The problem with the ports is not so much that they are finding the shipping lines moving services and port calls around, it's that they have invested significant amounts of capital to develop their ports to attract trade.
During the past 12 years the ports have invested in new cranes, dredging channels and other developments at twice the rate of depreciation. Over the same time, return on assets has fallen as the marginal return on each extra dollar invested has fallen.
To make matters worse, all ports are controlled by regional councils – not a group renowned for sound commercial thinking.
Ports have been all too keen to invest in new assets either to carry out the direction of their political masters or attract new business. The Port of Taranaki spent $20 million deepening its channel to accommodate the ships that would carry coal from Pike River to the world's markets. The plan was for the coal to be barged from Westport and then put on large coal ships at Port of Taranaki.
The trouble was that at the time the Port of Taranaki made the investment decision, it and its partners did not have a contract signed with Pike River. Subsequently, Pike River elected to ship its coal through Lyttelton, leaving the Port of Taranaki with a deeper channel that it didn't need.
That anyone would go ahead with a $20 million investment without first securing a long-term contract to support the investment is beyond belief.
One suspects that the regional council that owns Port of Taranaki decided to go ahead in the name of regional development, trumpeting the deepening of the channel as opening up the port to all sorts of new opportunities.
Well that may be, but for the present the port has, quite literally, sunk $20 million into a hole in the ground.
The other, wider problem with the "build it and they will come" model adopted by some ports and their political masters is that a return is still needed.
Have a big asset base and high fixed costs to service, like a port? The answer is simple: predatory pricing. Any business with a big asset base and high fixed costs will seek to predatory price to cover their fixed costs. And a number of ports have done this.
In many respects, the port reforms that were launched nigh on 20 years ago have been a failure. All the ports are still controlled by politically appointed bodies and over-investment is rife. Returns are poor and there is the ever-present risk of assets being stranded – like Port of Taranaki's newly dredged channel. The problem with a stranded asset is that it is worthless.
Rockpoint doesn't say what it thinks will happen next – attempts at bringing some commercial rigour and rationale to the sector have failed, due mostly to parochial regional self-interest.
The outlook then for the sector doesn't appear to be that encouraging. Some ports, such as the four listed ports are doing better than the others, but overall the sector seems in need of another shake-up.

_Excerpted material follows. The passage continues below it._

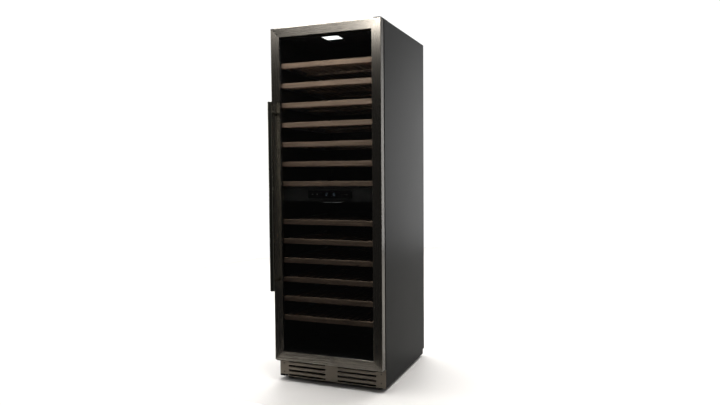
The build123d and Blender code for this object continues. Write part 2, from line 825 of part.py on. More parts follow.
# ---------------------------------------------------------------- write the nodes
def main():
    os.makedirs("parts", exist_ok=True)
    save("left_side_panel", side_panel(-1))
    save("right_side_panel", side_panel(1))
    for build in (
        top_panel, back_panel, rear_grille, compressor, drip_tray, condenser_coil, glass_spacer,
    ):
        save(build.__name__, build())
    for build in (
        base_pan, foam_insulation, upper_liner, lower_liner, zone_divider, duct_covers, evaporators,
        lamp_housings, lamp_lenses, control_panel, compressor_mounts, refrigerant_pipes, power_inlet,
        plinth_grille, hinge_brackets, door_rest_plate, shelf_runners, case_screws,
        door_frame, door_inner_frame, door_gasket, handle_bar, handle_posts, hinge_bushes,
    ):
        save(build.__name__, *build())
    save("outer_glass", glass_pane(glass_front))
    save("inner_glass", glass_pane(glass_back - pane))
    centres = fan_centres() + [condenser_fan_centre()]
    save("fan_frames", *[fan_frame(centre) for centre in centres])
    for name, centre in zip(("upper_fan_rotor", "lower_fan_rotor", "condenser_fan_rotor"), centres):
        save(name, fan_rotor(centre))
    for name, (x, y) in zip(("front_left_foot", "front_right_foot", "rear_left_foot", "rear_right_foot"),
                            foot_places()):
        save(name, levelling_foot(x, y))
    for name, (x, z) in zip(button_names, button_places()):
        save(name, control_button(x, z))
    for index, top in enumerate(shelf_tops, start=1):
        save(f"shelf_{index:02d}", *shelf(top))


main()
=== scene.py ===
"""Looks of a tall dual-zone wine cooler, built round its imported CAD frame.

All sizes are in metres, in the frame's own axes: +Z up, the door faces -Y.
"""

import math

import bmesh
import bpy
from mathutils import Matrix, Vector


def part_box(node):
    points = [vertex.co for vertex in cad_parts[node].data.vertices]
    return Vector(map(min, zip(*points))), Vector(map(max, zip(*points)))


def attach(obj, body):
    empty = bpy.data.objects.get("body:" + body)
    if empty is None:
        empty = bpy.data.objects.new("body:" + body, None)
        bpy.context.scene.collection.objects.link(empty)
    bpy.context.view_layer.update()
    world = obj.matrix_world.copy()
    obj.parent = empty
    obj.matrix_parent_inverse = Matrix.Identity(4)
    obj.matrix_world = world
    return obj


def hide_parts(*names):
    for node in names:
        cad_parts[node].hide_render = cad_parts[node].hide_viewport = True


bl_info = {
    "name": "Wine cooler",
    "version": (1, 0, 0),
    "blender": (4, 5, 0),
    "location": "View3D > Sidebar > Wine cooler",
    "description": "Finishes and fine pieces of a dual-zone wine cooler",
    "category": "Object",
}

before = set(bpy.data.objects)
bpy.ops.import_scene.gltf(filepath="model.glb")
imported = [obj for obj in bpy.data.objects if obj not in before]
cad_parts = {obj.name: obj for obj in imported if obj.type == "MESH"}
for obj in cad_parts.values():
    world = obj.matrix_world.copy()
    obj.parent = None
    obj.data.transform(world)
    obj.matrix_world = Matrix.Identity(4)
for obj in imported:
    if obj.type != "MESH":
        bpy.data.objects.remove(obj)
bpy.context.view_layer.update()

BRUSH_DEPTH = 0.00003
CABINET = "cabinet"
DOOR = "door"
SHELVES = [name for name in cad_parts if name.startswith("shelf_") and name != "shelf_runners"]
FEET = [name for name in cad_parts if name.endswith("_foot")]
ROTORS = [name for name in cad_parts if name.endswith("_rotor")]
BUTTONS = ["power_button", "light_button", "warmer_button", "cooler_button"]
POWER_ICON_GAP = math.radians(50)


# ---- settings
def colour_setting(name, about, default):
    return bpy.props.FloatVectorProperty(
        name=name, description=about, subtype="COLOR", default=default, min=0, max=1)


def share_setting(name, about, default):
    return bpy.props.FloatProperty(
        name=name, description=about, subtype="FACTOR", default=default, min=0, max=1)


def level_setting(name, about, default):
    return bpy.props.FloatProperty(name=name, description=about, default=default, min=0)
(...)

The traders (importers and exporters) are ruthlessly commercial in their approach because they have no choice.
Likewise, the shipping industry has to be ruthlessly commercial to make at least some semblance of a profit. Stuck in the middle are the New Zealand ports, which while not quite away with the fairies, are nevertheless down in the garden looking for them.
The one major reform needed for the sector is to allow ownership consolidation. There is no legal impedient, but it does require the port sector, or more particularly, the major port owners to put aside parochialism and work out what is better for the businesses operating in their regions.
Rockpoint has suggested that some of the smaller ports should focus on developing regional trade and acting as links in the chain to major international ports rather than trying to compete for international trade in their own right.
However, the idea that CentrePort in Wellington should act as a regional hub for Ports of Auckland or Port of Tauranga will probably have the political level of the Greater Wellington regional council choking on their morning toast.
The very idea that the port in Wellington should be a feeder port for Auckland would send these people into fits of rage.
From a commercial perspective that is probably what should happen, and the benefits to the businesses of the Wellington region would be likely to far outweigh the short term swallowing of some local pride.
However, there is about as much chance of that happening at the moment as the Government realising that buying the "train set" back was a bad idea.
* Bruce McKay is an Auckland investment banker.